今回は初めてのZOOM体験で不安な点もありましたが、楽しく参加させていただきありがとうございました。実際になかなか足を運ぶことができないところで、この感染症で悩ましい世の中でアアルトが患者・医療従事者に心を配りながらどのように施設をつくったのか、ドアノブのデザインや床の機能主義などディテールのこだわりを知ることができ貴重な体験になりました。都市計画にも携わったアアルトの外とのつながりが考えられていて、実際に行っていないのですが何か場所の選択にも多くの示唆が含まれているのではないかと思いました。思いのほか当時の受付や、図書室、外に向けたテラスが開放的なこと、部屋がシングルではなく、ツインがベースになっていることも興味深かったです。また黄色い階段や、部屋の中のベッドのパイプの淡い綺麗なブルーが過去のものでありながら新しい色彩の印象を持ちました。ロバニエミの図書館では実際に座って本を読んだ時にアアルトの設計の求めるものを知りました。その後どこまでオリジナルかわかりませんでしたが今でも多くの市民に愛されて活用されている空間になっていました。きっとパイオミの病室も療養してみてわかるデザインの良さがあるのかなと思います(現実的な話ではないですが)。また、機会があれば参加させていただきます。

Sさん(女性)


病院建築についての解説は医学を学んでいる者としても興味深いものでした。パイミオのサナトリウムの設計に当たっては日当たりや換気、院内感染の防止や長期療養者の生活の質などが重視されましたが、これらの視点は現代にも通じるものです。当時の知識や技術を最大限に生かし、結核患者にとって良い環境を整えたことが見て取れました。

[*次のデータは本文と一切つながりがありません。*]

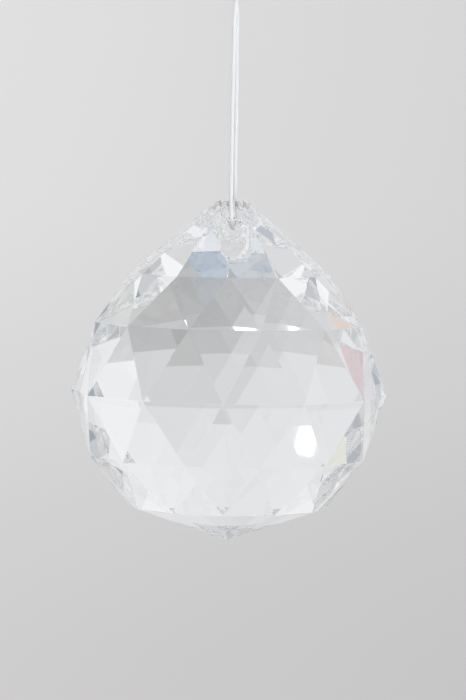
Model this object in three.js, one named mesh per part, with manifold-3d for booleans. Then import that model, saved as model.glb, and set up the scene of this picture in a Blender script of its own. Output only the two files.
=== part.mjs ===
// A cut glass ball on a doubled nylon line that is tied into a small hanging loop.
// Millimetres, +Z up, with the origin at the inside top of the hanging loop, where a hook goes.
// The ball's cross bore runs along Y, and its front faces -Y.

import * as THREE from 'three';
import { mergeVertices } from 'three/addons/utils/BufferGeometryUtils.js';
import Module from 'manifold-3d';

const wasm = await Module();
wasm.setup();

// Place: how far the ball's girdle, its widest ring of corners, hangs below the hook.
const GIRDLE_DROP = 62;

// The ball's cut. Each ring has FACET_COLUMNS corners, at a radius and a height above the girdle,
// and the corners of a staggered ring stand half a column round from those of the girdle.
const FACET_COLUMNS = 12;
const FACET_TURN_DEG = -6.5; // of a girdle corner from the front, because the bore is drilled a little out of line
const NECK_TOP = { radius: 1.85, height: 24.35, staggered: false };
const COLLAR = { radius: 7.75, height: 19.4, staggered: false };
const CROWN = { radius: 12.55, height: 15.2, staggered: false };
const UPPER_BREAK = { radius: 17.4, height: 8.95, staggered: true };
const GIRDLE = { radius: 20, height: 0, staggered: false };
const LOWER_BREAK = { radius: 17.8, height: -8.05, staggered: true };
const PAVILION = { radius: 12.6, height: -14.5, staggered: false };
const POINT_HEIGHT = -18.85;

// The bore through the neck, and the round-bottomed recess at each of its mouths.
const BORE_RADIUS = 0.85;
const BORE_HEIGHT = 20.6;
const BORE_SIDE = 0.25; // how far the bore is drilled off the middle of the neck
const BORE_CHAMFER = 0.55;
const BORE_SIDES = 32;
const RECESS_WIDTH = 3.8;
const RECESS_BOTTOM = 17;
const RECESS_FLOOR = 4.1; // from the ball's axis to the upright wall that the bore opens in
const RECESS_ARC_STEPS = 12;
const CUT_PAST = 1; // how far a cutting solid runs past the glass

// The line, its knot and its hanging loop.
const LINE_DIAMETER = 0.5;
const LINE_SIDES = 8;
const LINE_STEPS = 78;
const LOOP_STEPS = 24;
const KNOT_RADIUS = 1.05;
const KNOT_END_RADIUS = 0.8;
const KNOT_BOTTOM = 51;
const KNOT_LENGTH = 2.6;
const KNOT_SIDES = 12;
const PIECE_GAP = 0.3;

// The line's route, as points above the girdle: down the front strand, through the bore and up the back.
const LINE_ROUTE = [
  [0.28, -0.28, KNOT_BOTTOM - PIECE_GAP],
  [0.1, -0.34, 49.6],
  [-0.04, -0.43, 48.2],
  [-0.11, -0.72, 44],
  [-0.17, -0.98, 40.5],
  [-0.21, -1.22, 37],
  [-0.24, -1.5, 33],
  [-0.26, -1.8, 29],
  [-0.28, -2.06, 26.4],
  [-0.3, -2.3, 25.1],
  [-0.32, -2.72, 24.3],
  [-0.35, -3.4, 23.65],
  [-0.38, -4.12, 23.18],
  [-0.4, -4.66, 22.74],
  [-0.4, -4.88, 22.24],
  [-0.38, -4.66, 21.76],
  [-0.28, -4.05, 21.32],
  [-0.04, -3.45, 21.02],
  [0.02, -2, 21.1],
  [0.25, 0, 21.14],
  [0.4, 2, 21.12],
  [0.47, 3.4, 21.08],
  [0.52, 4.05, 21.34],
  [0.55, 4.66, 21.76],
  [0.57, 4.88, 22.24],
  [0.58, 4.66, 22.74],
  [0.58, 4.12, 23.18],
  [0.58, 3.4, 23.65],
  [0.57, 2.72, 24.3],
  [0.56, 2.3, 25.1],
  [0.54, 2.06, 26.4],
  [0.51, 1.8, 29],
  [0.48, 1.5, 33],
  [0.45, 1.22, 37],
  [0.41, 0.98, 40.5],
  [0.35, 0.72, 44],
  [0.27, 0.43, 48.2],
  [0.06, 0.34, 49.6],
  [-0.2, 0.28, KNOT_BOTTOM - PIECE_GAP],
];

// The hanging loop's route, from the knot up one side, over the hook's place and down the other.
const LOOP_ROUTE = [
  [-0.32, 0, KNOT_BOTTOM + KNOT_LENGTH + PIECE_GAP],
  [-0.75, 0, 55.2],
  [-1.75, 0, 57.4],
  [-2.4, 0, 59.4],
  [-2.05, 0, 61.2],
  [0, 0, GIRDLE_DROP + LINE_DIAMETER / 2],
  [2.05, 0, 61.2],
  [2.4, 0, 59.4],
  [1.75, 0, 57.4],
  [0.75, 0, 55.2],
  [0.32, 0, KNOT_BOTTOM + KNOT_LENGTH + PIECE_GAP],
];

const GLASS = new THREE.MeshStandardMaterial({
  color: 0xe8eef2, roughness: 0.02, metalness: 0, transparent: true, opacity: 0.35,
});
const NYLON = new THREE.MeshStandardMaterial({ color: 0xe9eaf0, roughness: 0.25, metalness: 0 });

// A closed geometry as a manifold solid.
function solidOf(geometry) {
  const bare = geometry.clone();
  bare.deleteAttribute('normal');
  bare.deleteAttribute('uv');
  const merged = mergeVertices(bare, 1e-5);
  return new wasm.Manifold(new wasm.Mesh({
    numProp: 3,
    vertProperties: new Float32Array(merged.attributes.position.array),
    triVerts: new Uint32Array(merged.index.array),
  }));
}

// A manifold solid as a geometry.
function geometryOf(solid) {
  const mesh = solid.getMesh();
  const geometry = new THREE.BufferGeometry();
  geometry.setAttribute('position', new THREE.BufferAttribute(new Float32Array(mesh.vertProperties), 3));
  geometry.setIndex(new THREE.BufferAttribute(new Uint32Array(mesh.triVerts), 1));
  geometry.computeVertexNormals();
  return geometry;
}

// The corners of one ring. Column 0 stands at the front, and the columns follow anticlockwise from above.
function ringCorners(ring) {
  const corners = [];
  for (let column = 0; column < FACET_COLUMNS; column += 1) {
    const columns = column + (ring.staggered ? 0.5 : 0);
    const angle = THREE.MathUtils.degToRad(FACET_TURN_DEG + (columns * 360) / FACET_COLUMNS);
    corners.push(new THREE.Vector3(ring.radius * Math.sin(angle), -ring.radius * Math.cos(angle), ring.height));
  }
  return corners;
}

// The facets between two rings: triangles where one is staggered, and otherwise a trapezoid for each column.
function bandTriangles(lower, upper, lowerStart, upperStart) {
  const triangles = [];
  for (let column = 0; column < FACET_COLUMNS; column += 1) {
    const next = (column + 1) % FACET_COLUMNS;
    const [low, lowNext] = [lowerStart + column, lowerStart + next];
    const [high, highNext] = [upperStart + column, upperStart + next];
    if (lower.staggered && !upper.staggered) {
      triangles.push([low, highNext, high], [low, lowNext, highNext]);
    } else {
      triangles.push([low, lowNext, high], [high, lowNext, highNext]);
    }
  }
  return triangles;
}

// The cut ball before it is drilled: a point, rings of corners from the bottom up, and a flat top.
function facetedBall(rings, pointHeight) {
  const corners = [new THREE.Vector3(0, 0, pointHeight)];
  const starts = rings.map((ring) => corners.push(...ringCorners(ring)) - FACET_COLUMNS);
  const top = corners.push(new THREE.Vector3(0, 0, rings.at(-1).height)) - 1;
  const triangles = [];
  for (let column = 0; column < FACET_COLUMNS; column += 1) {
    const next = (column + 1) % FACET_COLUMNS;
    triangles.push([0, starts[0] + next, starts[0] + column]);
    triangles.push([starts.at(-1) + column, starts.at(-1) + next, top]);
  }
  for (let i = 0; i + 1 < rings.length; i += 1) {
    triangles.push(...bandTriangles(rings[i], rings[i + 1], starts[i], starts[i + 1]));
  }
  const geometry = new THREE.BufferGeometry().setFromPoints(corners);
  geometry.setIndex(triangles.flat());
  return geometry;
}

// One recess in front of the bore: a slot with a round bottom, from its upright wall out past the glass.
function recessCutter() {
  const half = RECESS_WIDTH / 2;
  const outline = new THREE.Shape();
  outline.moveTo(-half, NECK_TOP.height + CUT_PAST);
  outline.lineTo(-half, RECESS_BOTTOM + half);
  outline.absarc(0, RECESS_BOTTOM + half, half, Math.PI, 2 * Math.PI);
  outline.lineTo(half, NECK_TOP.height + CUT_PAST);
  outline.closePath();
  const depth = CROWN.radius + CUT_PAST - RECESS_FLOOR;
  const cutter = new THREE.ExtrudeGeometry(outline, { depth, bevelEnabled: false, curveSegments: RECESS_ARC_STEPS });
  return cutter.rotateX(Math.PI / 2).translate(0, -RECESS_FLOOR, 0);
}

// The chamfer at the front mouth of the bore, as a cone that opens towards the front.
function chamferCutter() {
  const wide = BORE_RADIUS + 2 * BORE_CHAMFER;
  const cone = new THREE.CylinderGeometry(BORE_RADIUS, wide, 2 * BORE_CHAMFER, BORE_SIDES);
  return cone.translate(0, -RECESS_FLOOR, 0);
}

// The bore with a chamfer at each mouth, along Y through the neck.
function boreCutter() {
  const bore = new THREE.CylinderGeometry(BORE_RADIUS, BORE_RADIUS, 2 * (RECESS_FLOOR + CUT_PAST), BORE_SIDES);
  const chamfer = chamferCutter();
  const other = chamfer.clone().rotateZ(Math.PI);
  const cutter = solidOf(bore).add(solidOf(chamfer)).add(solidOf(other));
  return cutter.translate([BORE_SIDE, 0, BORE_HEIGHT]);
}

// The glass ball, drilled and recessed, with its girdle at height 0.
function glassBall() {
  const rings = [PAVILION, LOWER_BREAK, GIRDLE, UPPER_BREAK, CROWN, COLLAR, NECK_TOP];
  const recess = recessCutter();
  const other = recess.clone().rotateZ(Math.PI);
  const cut = solidOf(facetedBall(rings, POINT_HEIGHT)).subtract(solidOf(recess)).subtract(solidOf(other));
  return geometryOf(cut.subtract(boreCutter()));
}

// A round tube of the line's diameter along a route.
function lineTube(route, steps) {
  const curve = new THREE.CatmullRomCurve3(route.map((point) => new THREE.Vector3(...point)), false, 'centripetal');
  const section = new THREE.Shape();
  for (let side = 0; side < LINE_SIDES; side += 1) {
    const angle = (side * 2 * Math.PI) / LINE_SIDES;
    const corner = [(LINE_DIAMETER / 2) * Math.cos(angle), (LINE_DIAMETER / 2) * Math.sin(angle)];
    if (side === 0) section.moveTo(...corner);
    else section.lineTo(...corner);
  }
  section.closePath();
  return new THREE.ExtrudeGeometry(section, { steps, bevelEnabled: false, extrudePath: curve });
}

// The knot that gathers the strands, as a barrel round the line.
function knotBarrel() {
  const middle = KNOT_LENGTH / 2;
  const profile = [
    new THREE.Vector2(0, -middle),
    new THREE.Vector2(KNOT_END_RADIUS, -middle),
    new THREE.Vector2(KNOT_RADIUS, -middle / 2),
    new THREE.Vector2(KNOT_RADIUS, middle / 2),
    new THREE.Vector2(KNOT_END_RADIUS, middle),
    new THREE.Vector2(0, middle),
  ];
  return new THREE.LatheGeometry(profile, KNOT_SIDES).rotateX(Math.PI / 2);
}

// One named piece of the part.
function piece(name, geometry, material, height = 0) {
  const mesh = new THREE.Mesh(geometry, material);
  mesh.name = name;
  mesh.position.z = height;
  return mesh;
}

const hangingBall = new THREE.Group();
hangingBall.position.z = -GIRDLE_DROP;
hangingBall.add(piece('glass_ball', glassBall(), GLASS));
hangingBall.add(piece('nylon_line', lineTube(LINE_ROUTE, LINE_STEPS), NYLON));
hangingBall.add(piece('line_knot', knotBarrel(), NYLON, KNOT_BOTTOM + KNOT_LENGTH / 2));
hangingBall.add(piece('hanging_loop', lineTube(LOOP_ROUTE, LOOP_STEPS), NYLON));

export default hangingBall;
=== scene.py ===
"""Looks of a clear cut-glass ball that hangs on a doubled nylon line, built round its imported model.

Everything is in metres in the model's own frame: +Z up, the origin at the inside top of the hanging
loop, the ball's cross bore along Y and its front facing -Y.
"""

import logging
import math
from dataclasses import dataclass
from enum import Enum

import bmesh
import bpy
from mathutils import Matrix, Quaternion, Vector


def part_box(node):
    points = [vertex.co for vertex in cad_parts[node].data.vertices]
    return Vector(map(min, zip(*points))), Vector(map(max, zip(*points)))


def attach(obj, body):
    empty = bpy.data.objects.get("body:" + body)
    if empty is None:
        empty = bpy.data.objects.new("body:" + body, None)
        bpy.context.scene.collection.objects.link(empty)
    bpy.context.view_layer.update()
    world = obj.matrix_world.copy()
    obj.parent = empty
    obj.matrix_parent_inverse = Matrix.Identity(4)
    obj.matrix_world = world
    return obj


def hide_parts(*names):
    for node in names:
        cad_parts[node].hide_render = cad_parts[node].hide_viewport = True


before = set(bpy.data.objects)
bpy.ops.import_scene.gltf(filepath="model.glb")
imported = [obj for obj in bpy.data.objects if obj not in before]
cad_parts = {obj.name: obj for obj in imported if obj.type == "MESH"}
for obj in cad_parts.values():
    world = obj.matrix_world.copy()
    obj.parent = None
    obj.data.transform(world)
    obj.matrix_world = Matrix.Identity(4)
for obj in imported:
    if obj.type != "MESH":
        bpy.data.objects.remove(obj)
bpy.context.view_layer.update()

log = logging.getLogger("hanging_ball")

POINT_DEPTH = 0.01885  # of the ball's lower point under its girdle, the widest ring of corners

# The line's route, as points above the girdle: down the front strand, through the bore, up the back.
LINE_ROUTE = (
    (0.00028, -0.00028, 0.05070),
    (0.00010, -0.00034, 0.04960),
    (-0.00004, -0.00043, 0.04820),
    (-0.00011, -0.00072, 0.04400),
    (-0.00017, -0.00098, 0.04050),
    (-0.00021, -0.00122, 0.03700),
    (-0.00024, -0.00150, 0.03300),
    (-0.00026, -0.00180, 0.02900),
    (-0.00028, -0.00206, 0.02640),
    (-0.00030, -0.00230, 0.02510),
    (-0.00032, -0.00272, 0.02430),
    (-0.00035, -0.00340, 0.02365),
    (-0.00038, -0.00412, 0.02318),
    (-0.00040, -0.00466, 0.02274),
    (-0.00040, -0.00488, 0.02224),
    (-0.00038, -0.00466, 0.02176),
    (-0.00028, -0.00405, 0.02132),
    (-0.00004, -0.00345, 0.02102),
    (0.00002, -0.00200, 0.02110),
    (0.00025, 0.00000, 0.02114),
    (0.00040, 0.00200, 0.02112),
    (0.00047, 0.00340, 0.02108),
    (0.00052, 0.00405, 0.02134),
    (0.00055, 0.00466, 0.02176),
    (0.00057, 0.00488, 0.02224),
    (0.00058, 0.00466, 0.02274),
    (0.00058, 0.00412, 0.02318),
    (0.00058, 0.00340, 0.02365),
    (0.00057, 0.00272, 0.02430),
    (0.00056, 0.00230, 0.02510),
    (0.00054, 0.00206, 0.02640),
    (0.00051, 0.00180, 0.02900),
    (0.00048, 0.00150, 0.03300),
    (0.00045, 0.00122, 0.03700),
    (0.00041, 0.00098, 0.04050),
    (0.00035, 0.00072, 0.04400),
    (0.00027, 0.00043, 0.04820),
    (0.00006, 0.00034, 0.04960),
    (-0.00020, 0.00028, 0.05070),
)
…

また、今回のツアーは単なる講義にとどまらず、参加者の方の疑問や指摘をきっかけに度々議論が盛り上がりました。中には、「椅子の向きをずらして対面しないように工夫しているのではないか」など、感染対策が気になる時期ならではの着目点もあったのが印象的でした。

山東真由子(学生インターン)

慶應義塾大学医学部4年


私は大学の課外授業で和田先生からアアルト展の解説をしていただいたことがあります。そのときも、パイミオのサナトリウムについて色づかいや埃がたまらない工夫などを説明していただいて、少し詳しくなった気でいました。しかし、今回のヴァーチャルツアーでは、パイミオのサナトリウムだけにフォーカスし、1時間かけてたくさんの写真とともに解説していただいたので、構造や光の使い方についてより深く知ることができましたし、実際に行ってみたいという気持ちが強くなりました。

三上圭佑(学生インターン)

慶應義塾大学理工学部1年


ヴァーチャルツアーを通して印象的だったのは、「サナトリウム」を介したアアルトのデザイン哲学、つまり、①ヒューマニスト(人間愛に溢れ人道的な姿勢を持つ人)的デザインを大切にしていたこと、②周りの自然環境との関わりを尊重していたこと、という点です。100年近く前のフィンランドで誕生した建築だと考えるととても遠い存在のような気がする「サナトリウム」ですが、2020年5月現在、「半ば息苦しさを感じ始めた東京の自室をどうにかしたいとあれこれ模索中」色眼鏡を通して見てみると、パンデミックを生き抜くデザインの知恵を後世の私たちに示してくれていることがわかりました。緑っぽいものが身の回りにあると落ち着くよ、柔らかい光を取り入れるといいよ、静かな環境は休まるよ、などなど。

 

最近、「森の音」をスピーカーで流しながら、間接照明(というオシャレなものは買えないので、家中の小さな照明で代用)とキャンドルで強すぎない光を確保し、風通しを良くして、ヨガをして心を落ち着ける、という巣ごもり対策を試行錯誤して編み出したところでしたが、アアルトのデザイン哲学にどこか通じる部分があるように感じて、以前よりも強く親近感を覚えました。

 

これまで書籍・建築学生/旅行者のブログなどで度々見てきた「サナトリウム」でしたが、やはり、アアルト研究をされている先生から直接お話をきき、先生が見た風景を追いかけて行く経験は、彼女の価値観や視点からアアルトの意図を解釈することができるという点で、非常に新鮮なものです。それが、東京のワンルームで実現するなんて!ヴァーチャルツアーならではの醍醐味ではないでしょうか。(第2回が開催されるようです、皆さんもぜひ!) アアルトの人間味あふれるデザインと参加者の皆さんとの交流で、心温まる一夜となりました。